The penultimate project in Polish designer Karina Wiciak's series of fantasy restaurants depicts tables locked up in prison cells.
Karina Wiciak, of Poland studio Wamhouse, created the renderings of a restaurant to emulate a prison and called the design Poczekalnia, which means "waiting room" in Polish.
"Not only the interior but also the name of the restaurant itself is a kind of metaphor, because the prison itself can be euphemistically described as a kind of waiting room," said the designer.
Orange fabric used for curtains and rugs references the bright uniforms worn by prisoners. The otherwise monochrome interior features whitewashed bricks walls and wooden floors, with black bars forming partitions and covering the windows.
These vertical bars are also used for the backs of chairs and the bases of tables. VIP tables are caged-in on all sides, accessed by doors with giant locks.
Lights are fixed into handcuffs and suspended from the ceiling on long chains, while chandeliers are formed from sets of keys.
The restaurant's serving counter is also surrounded by bars, where a knotted length of orange material leads out of a barred window like an escape route.
This project is the eleventh of twelve conceptual restaurant designs by Wiciak.

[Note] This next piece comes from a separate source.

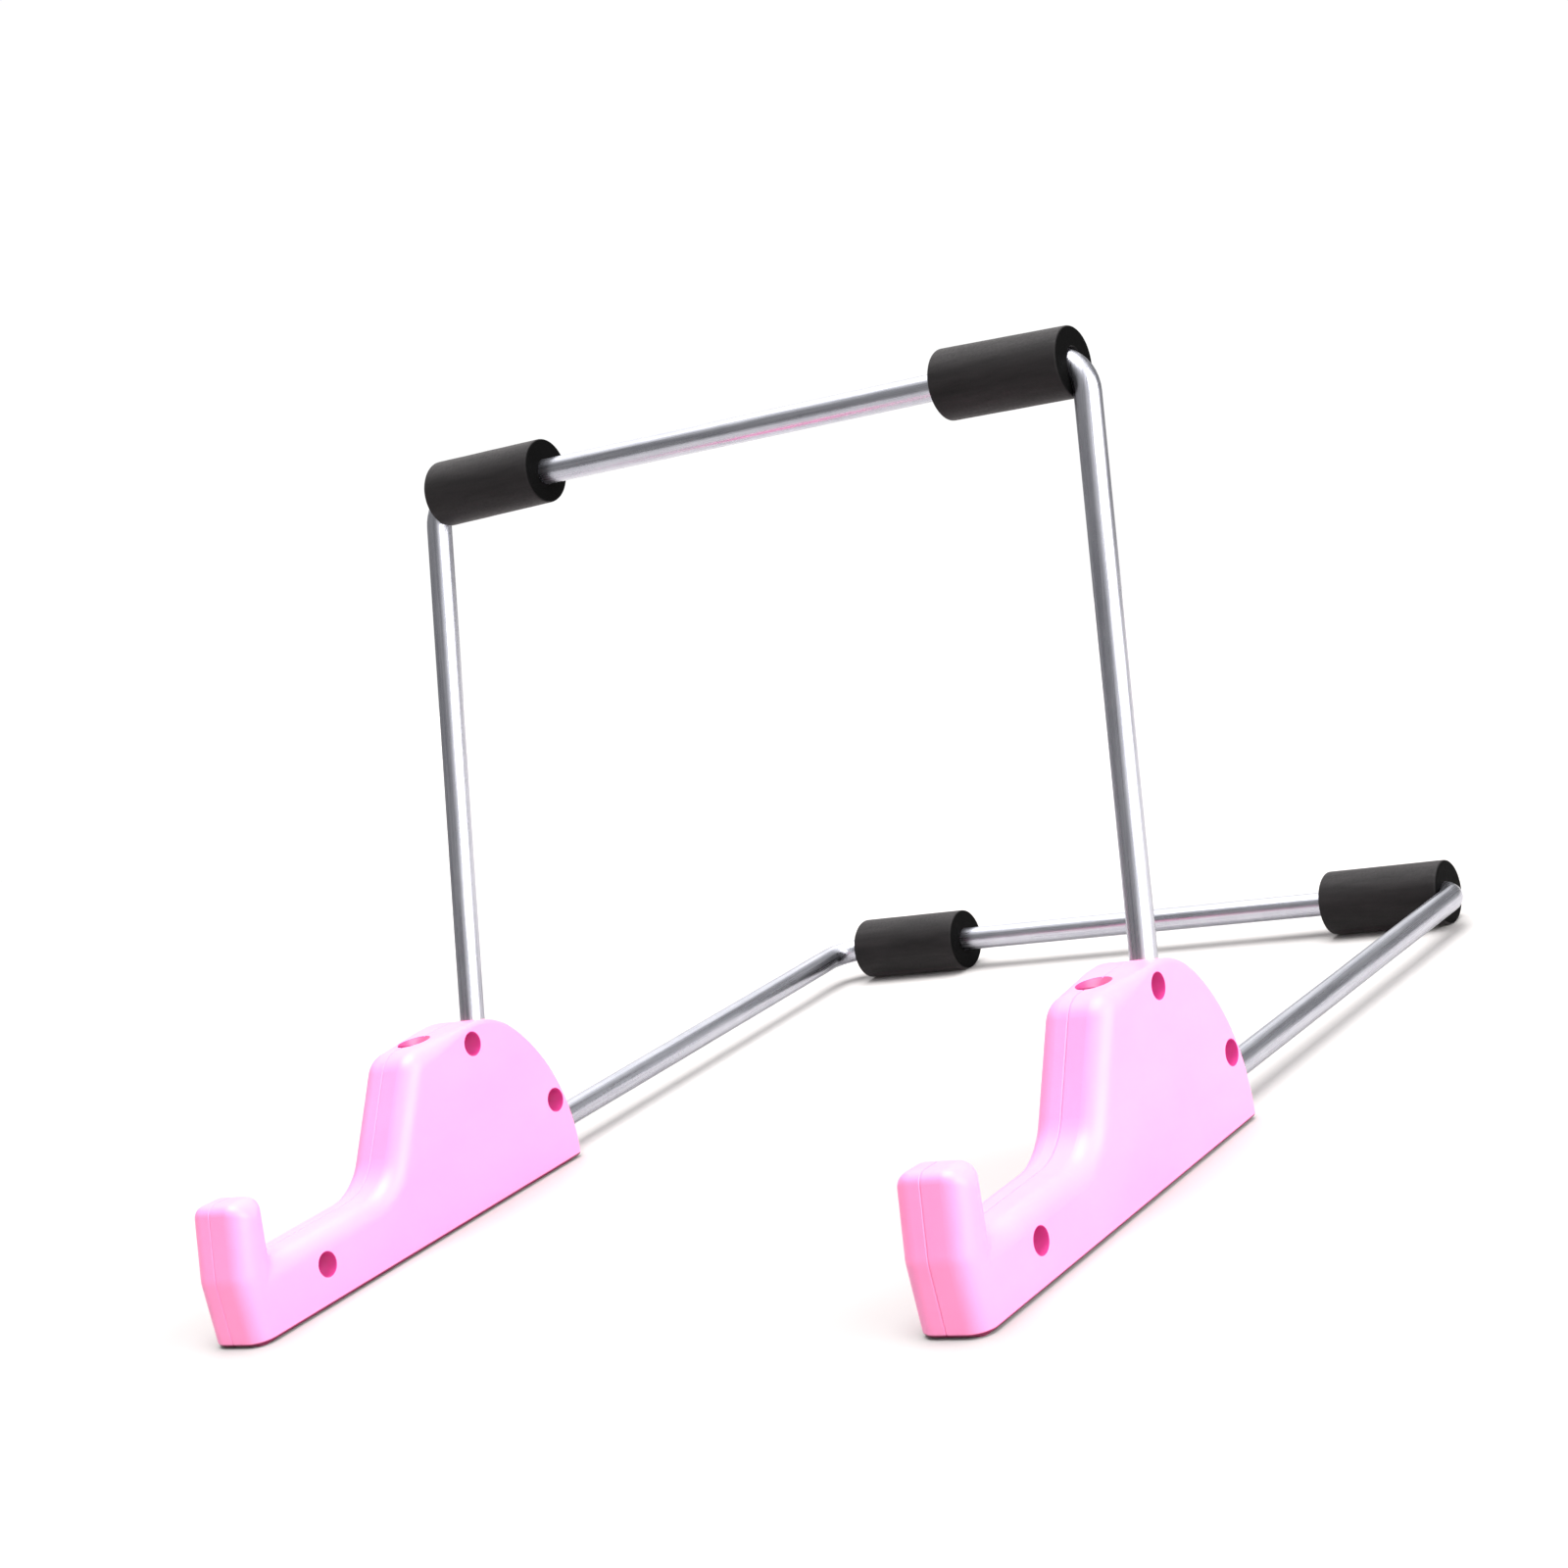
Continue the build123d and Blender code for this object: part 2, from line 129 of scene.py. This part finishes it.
# ---- node helpers ----
class Graph:
    """A material's node tree, with short ways to add and join nodes."""

    def __init__(self, name):
        self.material = bpy.data.materials.new(name)
        self.material.use_nodes = True
        self.tree = self.material.node_tree
        self.shader = self.tree.nodes["Principled BSDF"]

    def node(self, kind, settings=None, **inputs):
        made = self.tree.nodes.new(kind)
        for key, value in (settings or {}).items():
            setattr(made, key, value)
        for key, value in inputs.items():
            self.feed(made, key.replace("_", " "), value)
        return made

    def feed(self, node, socket, value):
        """Joins a value's socket to a node's input, or sets a plain value on it."""
        target = node.inputs[int(socket)] if socket.isdigit() else node.inputs[socket]
        if isinstance(value, bpy.types.NodeSocket):
            self.tree.links.new(value, target)
        else:
            target.default_value = value

    def surface(self, **inputs):
        """Feeds the shader's own inputs."""
        for key, value in inputs.items():
            self.feed(self.shader, key.replace("_", " "), value)

    def math(self, operation, first, second=0.0, third=0.0):
        made = self.node("ShaderNodeMath", {"operation": operation})
        for index, value in enumerate((first, second, third)):
            self.feed(made, str(index), value)
        return made.outputs[0]

    def vector_math(self, operation, first, second=None):
        made = self.node("ShaderNodeVectorMath", {"operation": operation})
        self.feed(made, "0", first)
        if second is not None:
            self.feed(made, "1", second)
        return made.outputs

    def ramp(self, factor, *stops):
        made = self.node("ShaderNodeValToRGB", Fac=factor)
        elements = made.color_ramp.elements
        while len(elements) < len(stops):
            elements.new(0.5)
        for element, (place, colour) in zip(elements, stops):
            element.position = place
            element.color = (*colour, 1)
        return made.outputs["Color"]

    def fade(self, value, start, end):
        """0 where the value is at the start and 1 where it is at the end."""
        return self.node("ShaderNodeMapRange", Value=value, From_Min=start, From_Max=end).outputs["Result"]

    def noise(self, vector, scale, detail=2.0, roughness=0.5):
        made = self.node("ShaderNodeTexNoise", Vector=vector, Scale=scale, Detail=detail, Roughness=roughness)
        return made.outputs["Fac"]

    def object_place(self):
        return self.node("ShaderNodeTexCoord").outputs["Object"]

    def mapped(self, vector, **changes):
        return self.node("ShaderNodeMapping", Vector=vector, **changes).outputs["Vector"]

    def stretched(self, scale):
        return self.mapped(self.object_place(), Scale=scale)

    def part(self, vector, axis):
        return self.node("ShaderNodeSeparateXYZ", Vector=vector).outputs[axis]

    def blend(self, factor, first, second):
        """One colour where the factor is 0 and the other where it is 1."""
        made = self.node("ShaderNodeMix", {"data_type": "RGBA"})
        self.tree.links.new(factor, made.inputs[0])
        by_kind = {(socket.name, socket.type): socket for socket in made.inputs}
        self.tree.links.new(first, by_kind[("A", "RGBA")])
        by_kind[("B", "RGBA")].default_value = second
        return next(socket for socket in made.outputs if socket.type == "RGBA")

    def bump(self, height, strength, distance, normal=None):
        made = self.node("ShaderNodeBump", Height=height, Strength=strength, Distance=distance)
        if normal:
            self.feed(made, "Normal", normal)
        return made.outputs["Normal"]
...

Previous interiors in the series are modelled on an artist's paint palette, a sewing machine and a slaughterhouse.
Here's some more information from the designer:
Poczekalnia
Poczekalnia is the eleventh project of the collection "XII", designed entirely by Karina Wiciak.
Poczekalnia (which in Polish means "waiting room") is a restaurant inspired by the prison.
Not only the interior but also the name of the restaurant itself is a kind of metaphor, because the prison itself can be euphemistically described as a kind of waiting room.
The entire interior was done in white and black Pop Art colours, with the addition of orange fabric - as a characteristic element of clothing of convicts in prison.
Prison bars, and even the cells in which paradoxically the VIP rooms are located, are the main element of the design. The bar is also behind the prison bars, and the toilets are designed in the form of iron cages, enclosed with orange curtains and glass wall (outside).
Hanging lamps in the shape of handcuffs and a chandelier in the form of a key chain are another prison motives. Interiors are complemented by tables and chairs with motive of bars and a big key lock.
The project of "Poczekalnia" also includes:
» Table "kraty" (which in Polish means "prison bars")
» Chair "kraty" (which in Polish means "prison bars")
» Hooker chair "kraty" (which in Polish means "prison bars")
» Hanging lamp "kajdanki" (which in Polish means "handcuffs")
» Chandelier "klucze" (which in Polish means "keys")
About the collection XII - entirely designed by Karina Wiciak
The collection "XII" will consist of 12 thematic interior designs, together with furniture and fittings, which in each part will be interconnected, not only in terms of style, but also by name. Each subsequent design will be created within one month, and the entire collection will take one year to create.
Here, visualisation is to constitute more than a design, which is thrown away after implementation of the interior design, but mainly an image, which has a deeper meaning and can function individually.
These will not be interiors made to a specific order, but designs based on the author's fantasy and his fascinations of various sorts. It will be possible to order a specific interior design in the form of adaptation of the selected part of the collection, on the basis of exclusivity.
The author's assumption was not to create trite, fashionable interiors, but non-standard places, full of symbols and metaphors, at the borderline between architecture and scenography.
Due to their nature, these are mostly commercial interiors, intended for use and reception by a larger group of people. Yet, it was not supposed to be an art gallery, in which art is merely watched, but places in which it could be put into use and to do virtually everything – depending on the purpose and function of the premises.
The author of the collection did not strive to artificially ascribe ideology to random ideas, but rather to make the entire design readable and coherent, and at the same time to design every item specifically for the given interior.